“The Court finds that the Smarter Balanced Assessment Consortium is an unlawful interstate compact to which the U.S. Congress has never consented, whose existence and operation violate the Compact Clause of the U.S. Constitution”
The Smarter Balanced Assessment Consortium has been ruled to be breaking many laws in our country according to Judge Daniel R. Green of the Circuit Court of Cole County in Missouri. The most important of which is the fact that it was never passed by Congress. The Court also found that taxpayer money must not be given to this unlawful compact.
The Missouri Coalition Against Common Core, led by Frank Sauer, filed suit against Missouri Governor Jay Nixon last year.
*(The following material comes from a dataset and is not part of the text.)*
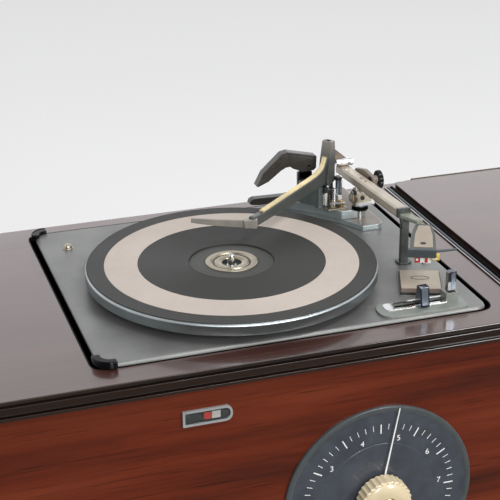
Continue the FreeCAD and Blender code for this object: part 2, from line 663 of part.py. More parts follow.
def record_clamp():
    jaw = plate("clamp_jaw", [("70.7", "47.8"), ("74", "48"), ("84.6", "52.1"),
                              ("98.6", "63.2"), ("104", "66"), ("109.2", "66.7"),
                              ("112.7", "63.9"), ("125.7", "58.8"), ("139", "59.5"),
                              ("142.1", "66.3"), ("140.8", "76.9"), ("105.6", "84.6"),
                              ("98.6", "83.1"), ("77.7", "63.5")], "11.5",
                ("0", "146", "0"), role="XZ_Plane")
    bore = rod("clamp_bore", "2.05", "14", ("133", "133", "65"), along="y")
    cut("record_clamp", jaw, [bore])
    finger = plate("feeler_finger", [("67", "24.4"), ("70.6", "22.8"), ("80", "21.6"),
                                     ("102", "21.6"), ("105", "21.8"), ("112", "21.8"),
                                     ("112", "29.2"), ("98.6", "29.4"), ("72.6", "30"),
                                     ("68.6", "28.4")], "9",
                   ("0", "154", "0"), role="XZ_Plane")
    eye = rod("feeler_eye", "5", "7.4", ("112", "150", "21.8"))
    feeler_bore = rod("feeler_bore", "2.05", "12", ("112", "150", "20"))
    cut("size_feeler", fuse("feeler_blank", [finger, eye]), [feeler_bore])


def tonearm():
    shaft = rod("yoke_shaft", "3", "30", ("arm_x", "pivot_y", "5"))
    seat = box("yoke_seat", ("arm_x - 11.5", "arm_x + 11.5"), ("axle_y - 6", "pivot_y + 7"),
               ("30", "37"))
    cheeks = [plate(f"yoke_cheek_{number}", [("-8", "36"), ("12", "36"), ("1", "51"),
                                             ("-5", "51")], "2",
                    (across, "axle_y", "0"), role="YZ_Plane")
              for number, across in enumerate(("arm_x - 11.5", "arm_x + 9.5"))]
    axle = rod("yoke_axle", "1.5", "27", ("arm_x - 13.5", "axle_y", "axle_z"), along="x")
    fuse("tonearm_yoke", [shaft, seat, axle] + cheeks)

    slope = FreeCAD.Rotation(X_AXIS, -DIMENSIONS["tube_rise"])
    front = ("arm_x - tube_width / 2", "tube_tail - tube_length * cos(tube_rise)",
             "tube_tail_z - tube_height / 2 + tube_length * sin(tube_rise)")
    tube = doc.addObject("Part::Box", "tube_bar")
    bind(tube, "Length", "tube_width")
    bind(tube, "Width", "tube_length")
    bind(tube, "Height", "tube_height")
    place(tube, front, slope)
    lug = box("tube_lug", ("arm_x - 5", "arm_x + 5"), ("axle_y - 5", "axle_y + 5"),
              ("axle_z - 4", "51"))
    neck = plate("tube_neck", [("-5", "3"), ("5", "3"), ("5", "-24"), ("-5", "-24")], "6.5",
                 ("arm_x", "-16.5", "54.6"), turn=FreeCAD.Rotation(Z_AXIS, 20))
    tail = plate("tube_tail_plate", [("-7", "-5"), ("7", "-5"), ("7", "10"), ("-9", "24"),
                                     ("-14", "24"), ("-14", "8"), ("-7", "4")], "2",
                 ("arm_x", "tube_tail + 1", "tube_tail_z"), role="XZ_Plane")
    cheek = plate("tube_cheek", [("82", "53"), ("112", "53"), ("134", "53.4"),
                                 ("134", "56.6"), ("110", "63"), ("82", "62")], "5",
                  ("arm_x + 7", "0", "0"), role="YZ_Plane")
    bores = [rod("tube_bore", "1.55", "30", ("arm_x - 15", "axle_y", "axle_z"), along="x"),
             rod("stub_bore", "4.65", "7", ("arm_x + 7", "axle_y", "57"), along="x")]
    cut("tonearm_tube", fuse("tube_metal", [tube, lug, neck, tail, cheek]), bores)
    rod("counterweight", "4.4", "20", ("arm_x - 10", "tube_tail - 6", "59.3"), along="x")
    stub = rod("knob_stub", "4.6", "8", ("arm_x + 7", "axle_y", "57"), along="x")
    disc = rod("knob_disc", "10", "4.6", ("arm_x + 15", "axle_y", "57"), along="x")
    fuse("balance_knob", [stub, disc])
    box("arm_rest", ("178", "186"), ("-19.5", "-14"), ("plate_top", "54.6"))


def pickup_head():
    """The shell is turned inwards by its offset, and droops towards the stylus."""
    attitude = FreeCAD.Rotation(Z_AXIS, HEAD_OFFSET).multiply(
        FreeCAD.Rotation(X_AXIS, HEAD_DROOP))
    rear = ("190.6", "-42.6", "46.5")
    shell = plate("shell_block", [("-8", "0"), ("8", "0"), ("11", "-22"), ("12", "-46"),
                                  ("-12", "-46"), ("-11", "-22")], "9.5", rear, turn=attitude)
    hollow = plate("shell_hollow", [("-6", "-3"), ("6", "-3"), ("9.4", "-22"),
                                    ("10.3", "-44.3"), ("-10.3", "-44.3"), ("-9.4", "-22")],
                   "8", rear, turn=attitude)
    lift = plate("finger_lift", [("11.5", "-38"), ("30", "-41.5"), ("30", "-44"),
                                 ("11.5", "-45.5")], "1.6",
                 ("189.4", "-45.2", "52.6"), turn=attitude)
    cut("headshell", fuse("shell_metal", [shell, lift]), [hollow])
    body = plate("cartridge_body", [("-7", "-22"), ("7", "-22"), ("7", "-41"), ("-7", "-41")],
                 "10", ("190.6", "-42.6", "39"), turn=attitude)
    needle = plate("stylus", [("-1.2", "-38"), ("1.2", "-38"), ("0.8", "-44.4"),
                              ("-0.8", "-44.4")], "2.6", ("190.6", "-42.6", "35.2"),
                   turn=attitude)
    fuse("cartridge", [body, needle])


def controls():
    turn = FreeCAD.Rotation(Z_AXIS, PANEL_HEADING)
    plate("control_panel", rectangle(("-20.3", "20.3"), ("-25.6", "25.6")), "5",
          ("174.9", "-74.4", "plate_top"), turn=turn)
    tray = box("tray_bar", ("124", "198"), ("-138", "-107"), ("plate_top", "6.6"))
    tray_end = rod("tray_end", "15.5", "2.6", ("124", "-122.5", "plate_top"))
    slot = box("tray_slot", ("127", "180"), ("-121", "-112"), ("3", "8"))
    block = box("speed_block", ("179.5", "193"), ("-124", "-111"), ("plate_top", "15"))
    pocket = box("speed_pocket", ("183.4", "190.8"), ("-122.5", "-112.5"), ("8", "16"))
    pivot_bore = rod("speed_bore", "1.25", "12", ("181", "-117.5", "9.6"), along="x")
    cut("selector_tray", fuse("tray_metal", [tray, tray_end, block]),
        [slot, pocket, pivot_bore])
    knob = plate("lever_knob", [("-6.5", "7.4"), ("7.5", "7.4"), ("6.5", "10"),
                                ("4", "25"), ("2.6", "27.2"), ("-2.6", "27.2"),
                                ("-4.4", "25"), ("-6.5", "10")], "9.4",
                 ("150.1", "-123.5", "0"), role="YZ_Plane")
    stem = box("lever_stem", ("152.3", "157.3"), ("-119.8", "-117"), ("-10", "8"))
    fuse("start_lever", [knob, stem])
    paddle = box("speed_paddle", ("182.6", "191.6"), ("-120.4", "-114.6"), ("16.2", "36"))
    speed_stem = box("speed_stem", ("184.4", "189.8"), ("-119", "-116"), ("8.6", "17"))
    pivot = rod("speed_pivot", "1.2", "11", ("181.6", "-117.5", "9.6"), along="x")
    fuse("speed_lever", [paddle, speed_stem, pivot])


NODES = [
    "top_panel", "top_moulding", "side_panels", "bottom_board",
    "fascia_panel", "indicator_window", "grille_frame", "grille_cloth", "speaker_baffle",
    "loudspeakers", "back_panel", "back_panel_screws", "mains_inlet",
    "legs", "record_well", "record_lid", "lid_trim_strip",
    "lid_hinge_fixed", "lid_hinge_moving", "dial_plate", "tuning_knob", "dial_pointer",
    "volume_knob", "band_knob", "radio_chassis", "power_transformer",
    "radio_valves", "tuning_capacitor", "capacitor_rotor", "deck_plate", "deck_gasket",
    "corner_guards", "deck_screws", "suspension_springs", "deck_motor", "motor_pulley",
    "idler_wheel", "idler_arm", "platter", "platter_mat", "centre_adapter",
    "turntable_spindle", "tonearm_base", "changer_brackets", "overarm_shaft",
    "overarm", "overarm_strip", "record_clamp", "size_feeler", "tonearm_yoke",
    "tonearm_tube", "counterweight", "balance_knob", "arm_rest", "headshell", "cartridge",
    "control_panel", "selector_tray", "start_lever", "speed_lever",
]


def build():
    dimension_sheet()
    for make in (cabinet_top, top_moulding, case_boards, fascia, grille, loudspeakers, back,
                 legs, record_well, lid, dial, small_knobs, radio_chassis, tuning_capacitor,
                 deck_plate, deck_seal, deck_trim, drive, platter, tonearm_base, overarm,
                 record_clamp, tonearm, pickup_head, controls):
        make()
    doc.recompute()


def check():
    """Refuse to write anything while a feature has failed or a shape is not sound."""
    for thing in doc.Objects:
        if {"Invalid", "Error"} & set(thing.State):
            raise RuntimeError(f"{thing.Name} failed: {thing.State}")
    for name in NODES:
        shape = doc.getObject(name).Shape
        if shape.isNull() or not shape.isValid() or not shape.Solids:
            raise RuntimeError(f"{name} is not a sound solid")


def export():
    os.makedirs("parts", exist_ok=True)
    for name in NODES:
        thing = doc.getObject(name)
        thing.Label = name
        thing.Shape.exportStep(os.path.join("parts", name + ".step"))


build()
check()
export()
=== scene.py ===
import json
import math

import bmesh
import bpy
from mathutils import Matrix, Vector


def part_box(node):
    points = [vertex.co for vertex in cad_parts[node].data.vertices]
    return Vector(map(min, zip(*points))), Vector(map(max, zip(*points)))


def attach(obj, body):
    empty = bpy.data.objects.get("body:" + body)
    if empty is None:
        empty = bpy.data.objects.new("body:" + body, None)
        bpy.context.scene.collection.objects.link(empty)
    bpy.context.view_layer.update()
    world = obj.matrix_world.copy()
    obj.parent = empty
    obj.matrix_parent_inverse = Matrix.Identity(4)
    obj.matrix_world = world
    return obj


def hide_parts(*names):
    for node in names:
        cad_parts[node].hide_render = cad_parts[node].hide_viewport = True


# The looks of a radio phonograph console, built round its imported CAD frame.
# Shapes are given in millimetres from the deck datum: the spindle's axis, at the level of
# the cabinet's top.  +X is to the right, +Y to the back, +Z up.

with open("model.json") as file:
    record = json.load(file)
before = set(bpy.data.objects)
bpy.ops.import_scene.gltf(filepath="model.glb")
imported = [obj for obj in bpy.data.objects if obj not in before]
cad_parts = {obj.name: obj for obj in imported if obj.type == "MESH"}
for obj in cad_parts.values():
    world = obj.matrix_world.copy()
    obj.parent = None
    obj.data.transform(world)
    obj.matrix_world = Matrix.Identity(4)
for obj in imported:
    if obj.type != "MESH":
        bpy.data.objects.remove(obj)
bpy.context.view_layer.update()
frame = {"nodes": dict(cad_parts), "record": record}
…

Judge Green, on November 26th, ordered a two week restraining order against any taxpayer dollars going to the SBAC. Yesterday, he gave his final ruling against Governor Nixon and essentially invalidated the very premise of the Smarter Balanced Assessment Consortium.
For my own state of Delaware, I will be forwarding this case to our Attorney General Matt Denn for an official legal opinion on this type of arrangement within our own state.
Special thanks to the awesome Delaware blog Minding My Matters for bringing this to my attention.
Updated, 11:33am, 2/25/15: Diane Ravitch has written a post on this as well based on an article in the Missouri News Tribune which can be read here and gives more details on the case:
6 thoughts on “Breaking News: Court Rules Smarter Balanced Assessment Violates The U.S. Constitution”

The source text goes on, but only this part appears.